• Adventures with RA

Cracks and Cairns


Sunrise at Wolfberg Arch

When a fellow adventurer and friend, Marno, told me he was coming to the Cape for ten days in order to work on his thesis, visit his brother and hike, I pushed the limits and bombarded him with about five suggestions of different hikes and adventures we could plan. One of these was to hike the Wolfberg Cracks and spend the night at the Wolfberg Arch in the Cederberg.


The hike to the Arch is about 7km, with the first 2.5km up to and through the Cracks a fairly tough ascent, but the last 4.5km mostly flat. We estimated it would take us only 3–4 hours to reach the Arch, so we made a weekend of it and stayed over at Gecko Creek the night before, starting our hike at about midday on the Saturday.


Gecko Creek is a great getaway spot for those who enjoy simplicity and want to escape the hustle and bustle of the city. There are huts and safari tents available, as well as places to pitch your own tent should you wish to do so. With its thatched communal kitchen lapa, beautiful semi-open air ablution facilities, swimming pool and bonfire and braai area, you couldn’t ask for a better setting in which to unwind.

Friday night bonfire at Gecko Creek

We had a lovely Friday night at Gecko Creek, enjoying the night sky, a lekker braai, a bonfire and trying not to make Tim laugh since we were worried that his wonderful belly-laugh might break the no-noise policy of Gecko Creek. He he. 😊 After a relaxed Saturday morning and a little bird watching, we packed our backpacks and set off for Sanddrif.

Saturday morning coffee and bird watching at Gecko Creek (Photo credit: John Posnett)

The permit situation can be confusing for this hike: You have to purchase overnight permits from Cape Nature AND day permits from Sanddrif to access the hike’s starting point through their land. Our Cape Nature overnight permits cost R200pp (including the overnight conservation fee) and our Sanddrif day permits cost R100pp.


Another important consideration for this hike is that you have to carry enough water for the duration of your hike. There is no drinking water along the route and the standing water we saw was an out-of-the-ordinary occurrence that resulted from recent rainfall. The rule of thumb is three litres of water per hiker per 24-hour period. I carried just over 4L, while others played it even safer and carried a full 5L per person.


Marj and Craig making final backpack adjustments

Marj and Craig, on the other hand, arrived with only about 5L between them, saying that Craig doesn’t usually drink a lot of water. I hope I didn’t ruin the friendship, but I gently insisted that they purchase another two or three 500ml waters from the Sanddrif office before we set off.
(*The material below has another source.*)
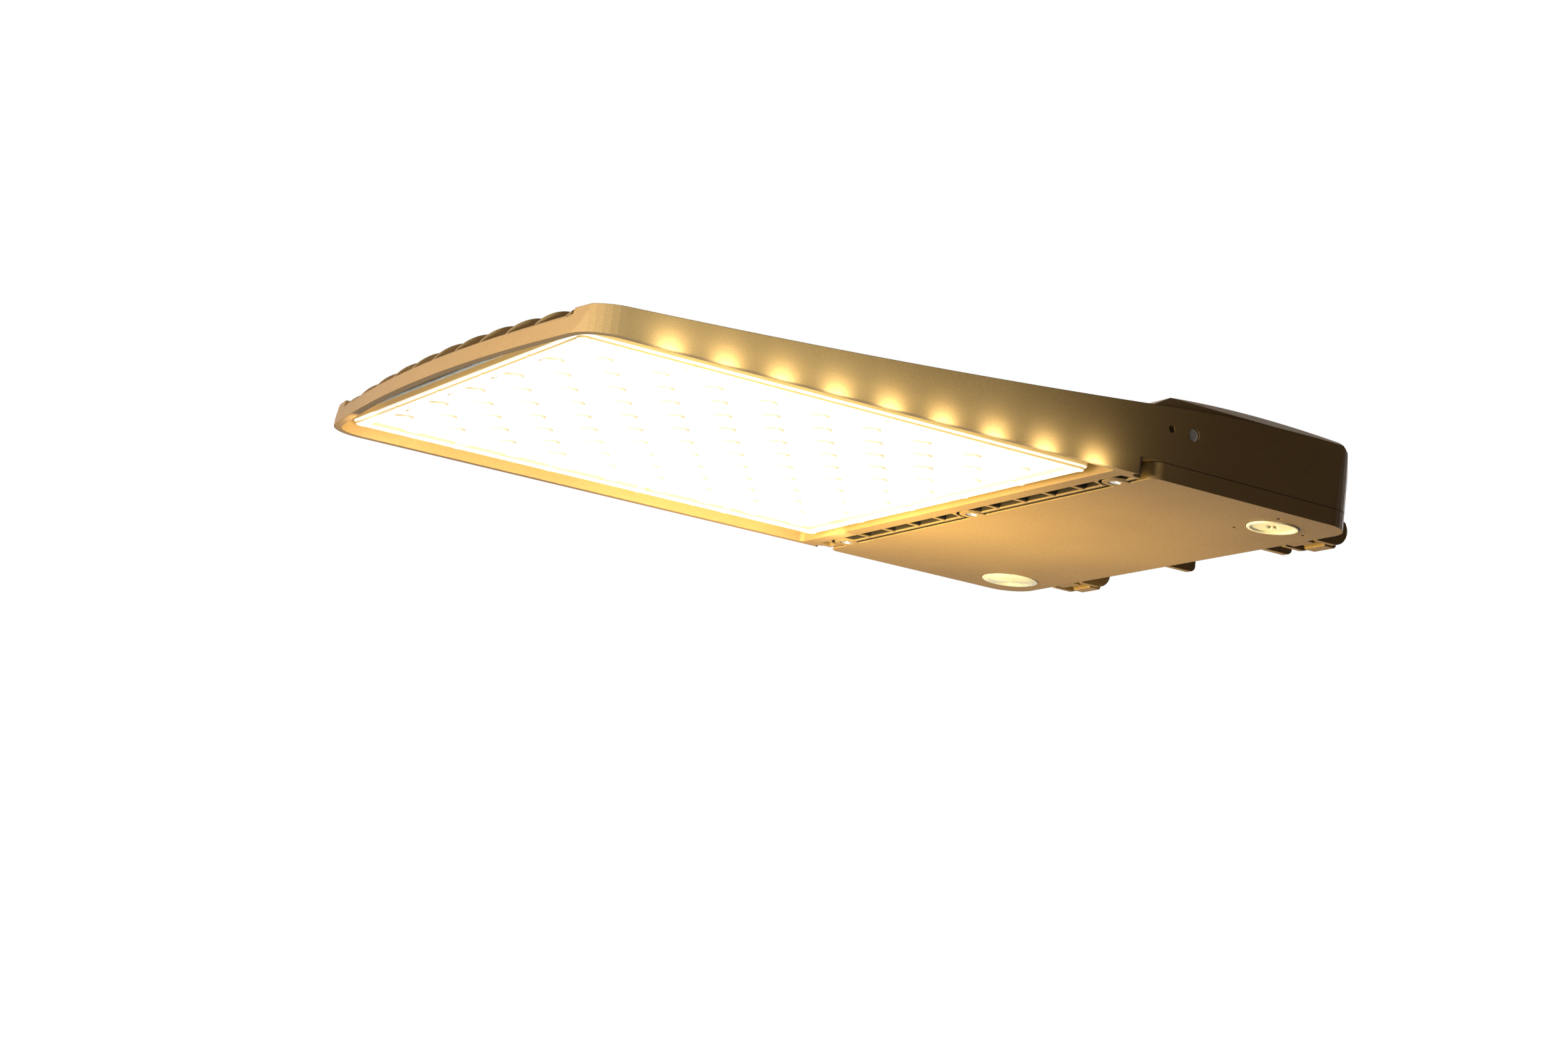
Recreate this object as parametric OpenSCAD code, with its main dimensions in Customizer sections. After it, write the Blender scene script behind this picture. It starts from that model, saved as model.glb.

Better to be safe than sorry!

(This was Marj and Craig’s first overnight hike and it was so wonderful to be part of the process of their discovering this new form of adventuring.)


Once we’d found parking in the lot at the bottom of the Cracks (a challenge, since this is a popular day hike for those overnighting in the area), we had a bite to eat, performed final backpack rearrangements and set off uphill.



The highlight of our ascent to the Cracks was by far our encounter with the resident Cape Rockjumper:


We’d stopped in the shadow of the mountain for a water and snack break before heading up the wide crack and before I’d so much as opened my pack, I heard a loud cry. I looked up and saw a bird standing poised – wings spread – on the precipice of a rock face high above us. He called out again, as though announcing himself, and took off, flying directly at our group. This beautiful and cheeky little boy (it was a male Cape Rockjumper) kept us company and entertained us for the duration of our water break. What a lovely sighting!

'Rocky', our friendly male Cape Rockjumper

We said goodbye to ‘Rocky’ and started up the wide crack, feeling refreshed.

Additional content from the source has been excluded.